I’d commit to fewer bases, more day trips.

Moving between hotels is exhausting. Trains make day trips ridiculously easy. From Florence, I hopped to Bologna for a day. From Munich, I could’ve done Salzburg. It’s cheaper, calmer, and you don’t have to re-pack your bag every 48 hours.

I’d book key reservations early… but leave oxygen in the schedule.

The sweet spot for me:

  • Lock in: any Eurostar, TGV, and popular international trains at least a couple of weeks ahead.
  • Keep open: shorter regional segments, which can often be decided the night before.

I’d also start a tiny offline system on my phone:

  • Screenshots of every reservation (QR code + wagon/seat).
  • Offline maps of stations and walking routes to my stay.
  • A pinned note with each train’s departure time, platform once known, and backup later trains.

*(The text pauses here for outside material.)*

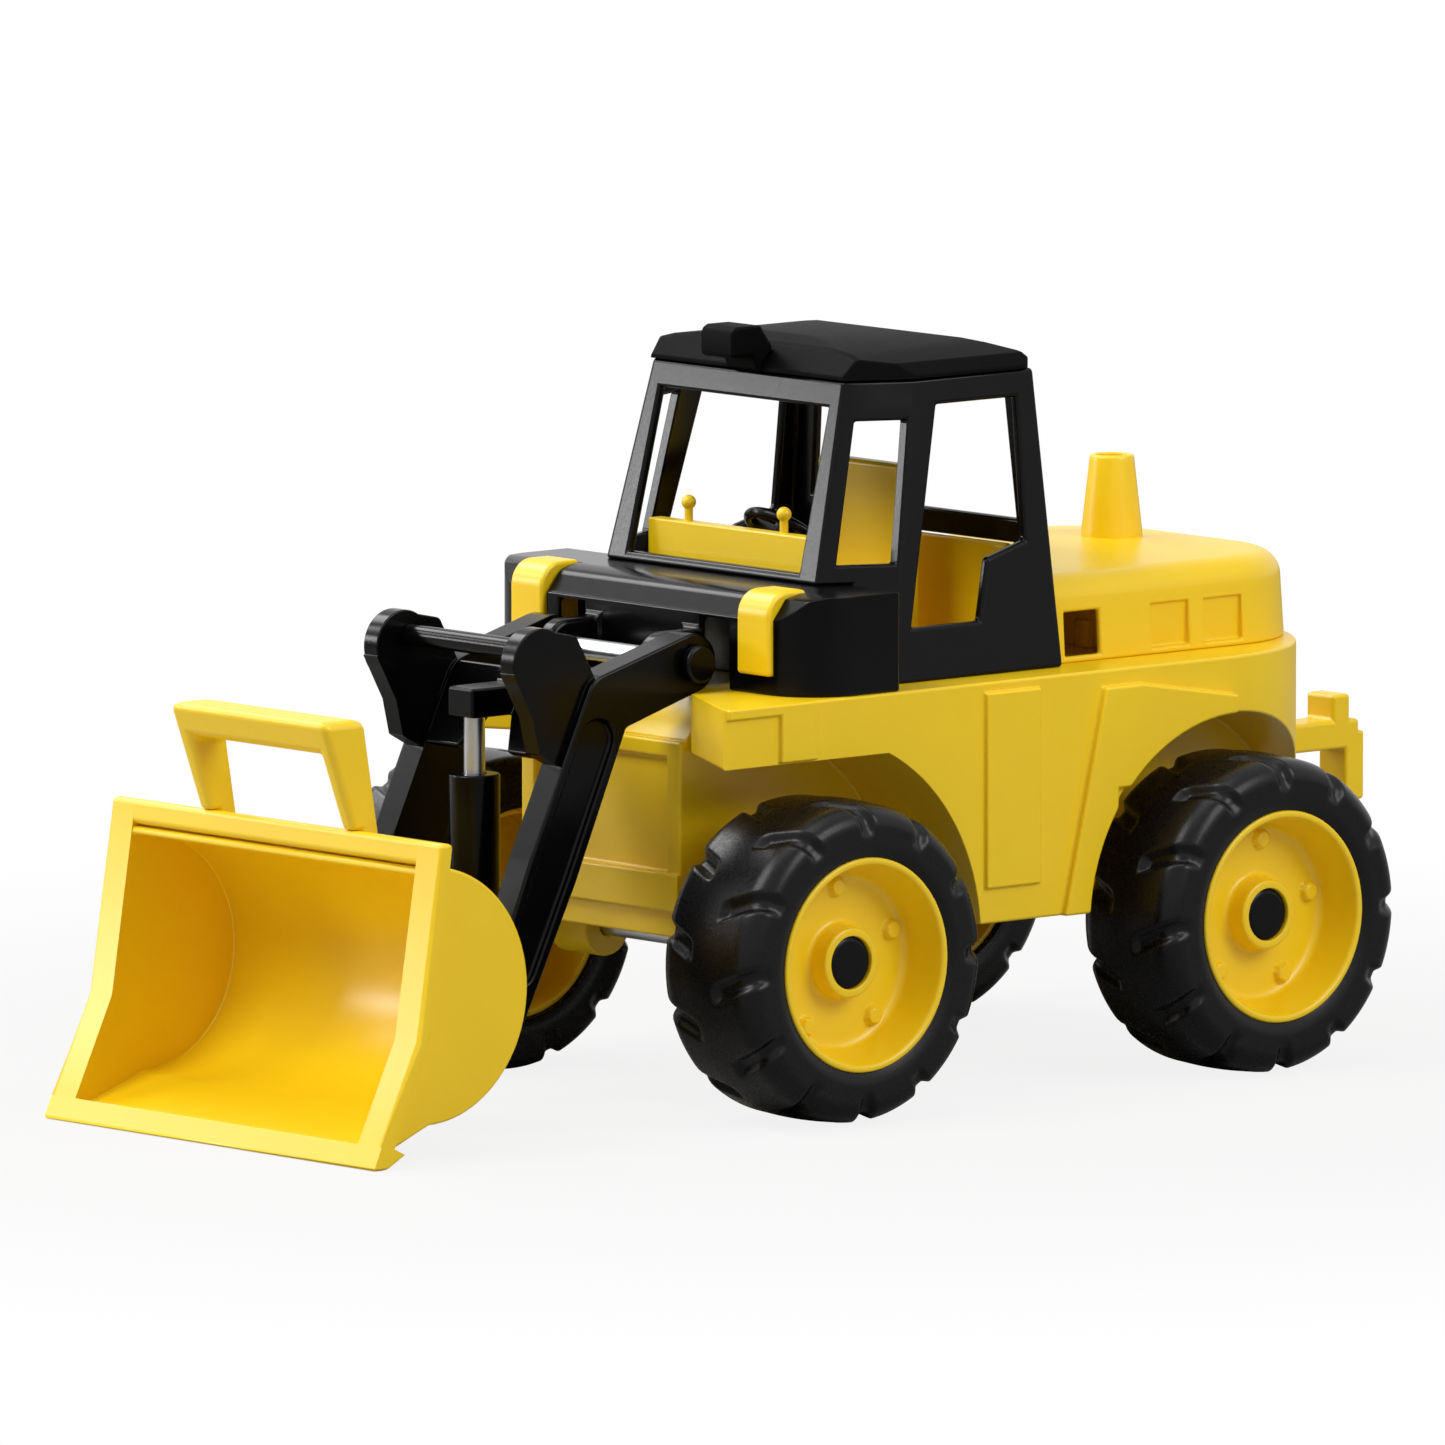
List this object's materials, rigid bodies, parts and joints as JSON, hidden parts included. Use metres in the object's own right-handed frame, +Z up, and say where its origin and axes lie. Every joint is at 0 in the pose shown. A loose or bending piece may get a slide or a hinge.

And I’d remind myself that part of the magic is letting the journey feel like part of the destination. The hours staring out of a window at landscapes I can’t name ended up being some of my favorite memories — not just the photos I took at the “must-see” spots.

Conclusion

Going all-in on trains across Europe wasn’t perfectly smooth or hyper-optimized. I got lost in stations, almost boarded the wrong train once in Basel, and ate emergency gummy bears for lunch on a delayed route through Germany.

But it also gave me something air travel hasn’t in a long time: a sense of connection between all the places on the map. I could feel the distance from Paris to Milan as rolling hills, from Milan to Munich as mountains and tunnels, from Munich to Amsterdam as rivers and flat fields and slow, gray skies.

If you’re even a little bit train-curious, building your next Europe trip around rail isn’t just doable — it can be the thing that quietly upgrades your entire experience. Just go in with eyes open, reservations booked, snacks stocked, and a healthy tolerance for the occasional delay.